EVA O'LEARY / DISPOSITIF REGARDS/ CENTRE PHOTOGRAPHIQUE ROUEN / MUR ROUGE/ 11 JANVIER 2021 - 18 MARS 2021

EVA O’LEARY

Happy Valley

 

Tapez « Happy Valley » dans Google Images :

des stades de foot, des joueurs de soccer, çà et là des pom-pom girls, des stades, encore des stades, et toujours plus de joueurs.

 

Happy Valley, aussi connue sous le nom de State College, est une ville de Pennsylvanie, cet état (dont on a beaucoup parlé lors des dernières élections américaines) situé sous l’état de New York et peuplé de près de 13 millions d’habitants.

 

Figurez-vous Happy Valley comme un immense campus, organisant toute son activité économique et sociale autour de l’université Penn State. Ici, la population est à 90% blanche et pour moitié âgée de moins de 35 ans.

 

La photographe Eva O’Leary, née en 1989, d’origine irlandaise et américaine, y a passé son adolescence et c’est précisément cet environnement que, devenue artiste, elle choisit d’explorer.

Pourquoi revenir là où l’on a grandi plutôt que de  parcourir le monde ? Peut-être parce qu’on a le sentiment de n’avoir pas tout compris, ou la conviction qu’il y a encore à dire de cet endroit-là, plus et mieux que Google Images, précisément parce qu’on y a vécu.

 

En 2009, Eva avait 20 ans ; en 2009, Penn State figurait en première position au classement des «party schools», un classement d’universités basé sur les évaluations des élèves et prenant en compte la consommation d’alcool et de drogues, le nombre d’heures étudiées chaque jour en dehors des heures de cours, jusqu’à la popularité des fameuses fraternités et sororités dans l’université.

 

On peut alors facilement imaginer qu’Happy Valley fait figure de creuset, s’y retrouvent pêle-mêle, concentrés sur ce territoire enclavé (il faut rouler 3h pour atteindre une grande ville), divers états de la vie adolescente.

 

Qu’est-ce qu’être adolescente là-bas, aux États-Unis, et plus spécifiquement encore, à Happy Valley ?

 

Eva O’Leary photographie jeunes adultes et pré-adolescents et adolescentes, oscillant entre l’éclat d’une puissante lumière solaire et le lustre de peaux maquillées et huilées.

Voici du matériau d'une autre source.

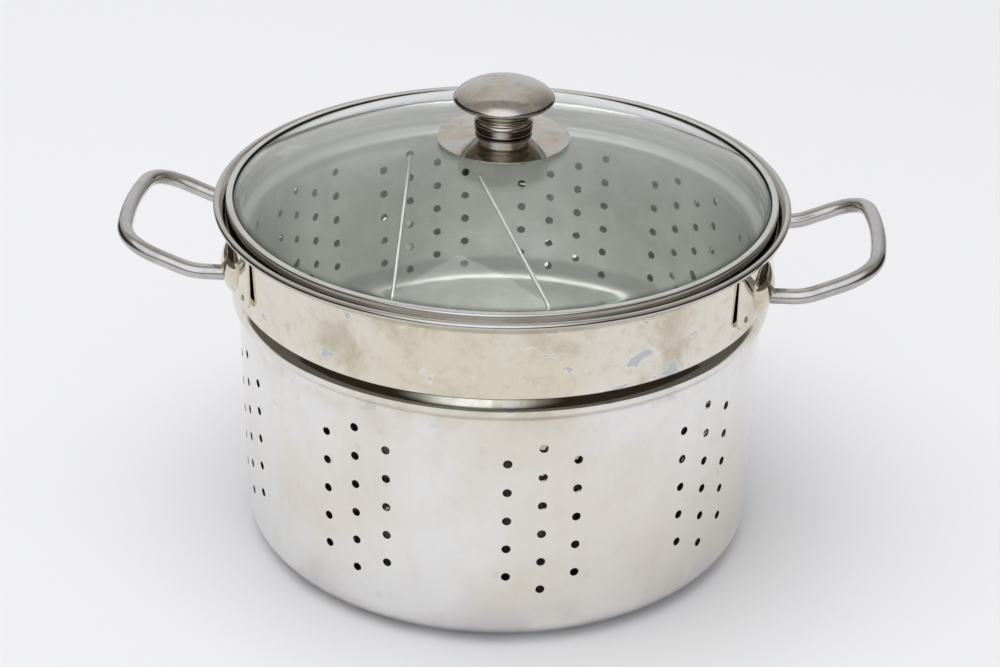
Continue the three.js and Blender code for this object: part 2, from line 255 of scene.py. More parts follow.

Partout, jusque dans le réfrigérateur où repose une génoise flanquée d’un glaçage imprimé (une jeune femme très sucrée au brushing parfait nous regarde), le modèle absolu de beauté est là, prêt à consommer, alors pourquoi et surtout comment ne pas y céder ? 

 

Enracinée dans les souvenirs adolescents de la photographe, la série Happy Valley décrit un environnement qui s’acharne à modeler les êtres et leur corps.

Il y a, comme partout ou presque, les diktats de beauté que l’on balade dans notre poche, dans notre téléphone et ses réseaux sociaux, ceux des publicités à laquelle s’ajoute, à Happy Valley, la pression communautaire des fraternités et sororités.

Comment ne pas se préoccuper, alors, de l’image que l’on projette quand le quotidien nous inonde de selfies avantageux ? Comment avoir la force de se projeter différent.e sans s’isoler ? Comment traverser ces images et faire chemin jusqu’à soi ?

Eva O’Leary photographie ces manières d’être et de traverser l’adolescence, les différents visages qu’elle peut revêtir. Parmi ces figures, se dressent ici et là, des jeunes filles à l’orée de l’adolescence. Elles font face, affichant dans le plus simple appareil d’un visage sans rouge aux joues, ni noir aux yeux, une innocence qui fait ici figure de liberté.

 

Abordant les thèmes de l’adolescence, de la représentation de soi, et de la projection dans un imaginaire normé, l’œuvre s’ancre dans les réalités socio-politiques de l’Amérique d’aujourd’hui et plus largement de la société contemporaine.

 

Diplômée de photographie à CalArts en Californie puis à Yale, Eva O’Leary (1989) a exposé à New York, Zurich, Dublin, Amsterdam. En 2018, elle remportait le Grand Prix Photographie du Festival d’Hyères puis le prix ING Exhibition Fund à la foire Unseen à Amsterdam.

Le Centre photographique Rouen Normandie lui consacre, au cours du premier semestre 2021, une exposition réunissant photographies et vidéos. En écho à l’exposition de l’artiste américaine, le Centre photographique propose un parcours artistique* en établissement scolaire mené par l’artiste caennaise Jeanne Dubois Pacquet, accompagnée par l’écrivaine havraise Gabrielle Schaff.

* dans le cadre du dispositif d’éducation artistique et culturelle Regards, financé par la Région Normandie.

 

         Tirages pigmentaires issus de la série Happy Valley, 2014 - en cours.